Dr. Chad Campion from Campbell Clinic joins Amy Speropoulos for 3 Good Minutes to share some information about endoscopic surgery. Watch the video above or read this summary below.
What is endoscopic spine surgery?
Endoscopic spine surgery is an ultra-minimally invasive technique to alleviate pressure on nerves in the back or neck. It’s used to treat things like sciatica or radiculopathy. These are conditions where usually a disc bulge, or herniation, presses on a nerve and causes pain, weakness or numbness in the arms or legs.
Traditionally, these disc bulges were treated with an open surgery, where a 2-3 cm or larger incision is made, bone and ligaments of the back are drill or removed to gain access to the spinal canal, and a microscope is used to see the nerves and disc and remove the disc bulge to relieve pressure on the nerve.
By using an endoscope, which is a long tube with a camera at the end, the surgeon can make a less than 1cm incision, insert the camera into the spinal canal, usually with little or no bone removal, and remove the disc that’s pressing on the nerve all through that small tube. This is an outpatient procedure, so patients go home the same day and have very little pain.

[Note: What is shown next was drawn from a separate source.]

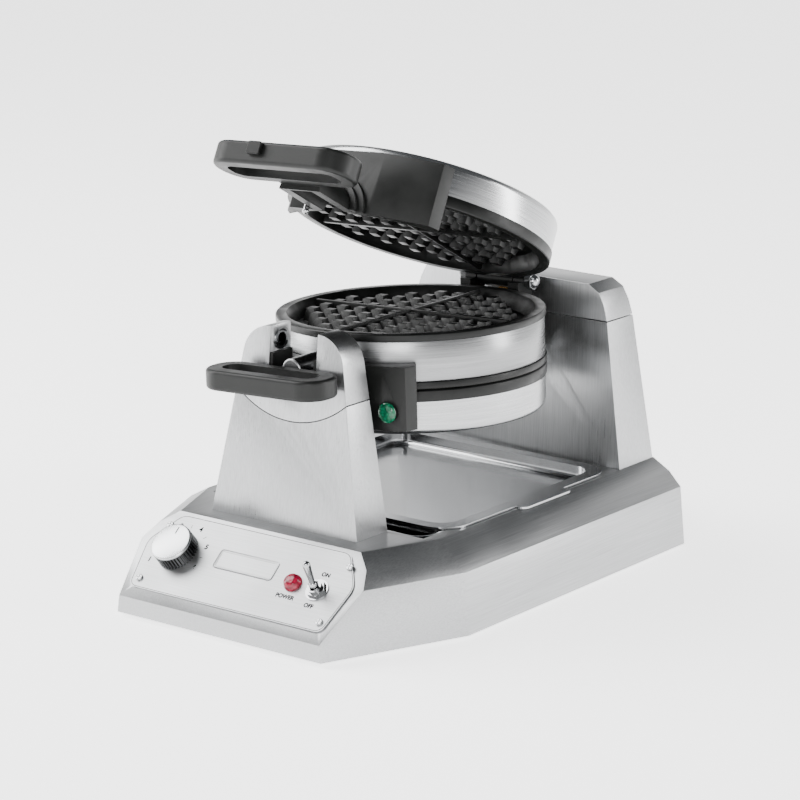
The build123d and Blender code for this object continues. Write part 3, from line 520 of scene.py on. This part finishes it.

What are the benefits of endoscopic surgery?
Because of the small incision and little damage done to bone, muscle and ligaments in the area, there are many benefits to endoscopic surgery. The biggest benefit is the type of surgery that can be done. The endoscope allows me to in some cases remove pressure on the nerves in an outpatient manner, the patients have little or no back pain, there leg pain is almost immediately relieved, and they can get back to their normal activities within a few days. Depending on several factors, some of these patients would need to undergo a fusion surgery with traditional techniques due to the removal of bone and ligaments. A fusion would require a much longer recovery and avoiding heavy or strenuous activity for 3-6 months.
Traditional microscopic or tubular surgeries are excellent for reliving pressure on nerves and relieving arm and leg pain. Because of the ultra-minimally invasive nature of endoscopic surgery post-op pain, blood loss, risk of infection and recovery time are all improved with endoscopic surgery compared to traditional techniques.
Who is a candidate for endoscopic surgery?
This type of surgery is good for patients that have very specific pain in their arms or legs. It is not helpful for back or neck pain. Patients that have pain that goes from their back or neck into a certain area of their arms or legs may be candidates for endoscopic surgery.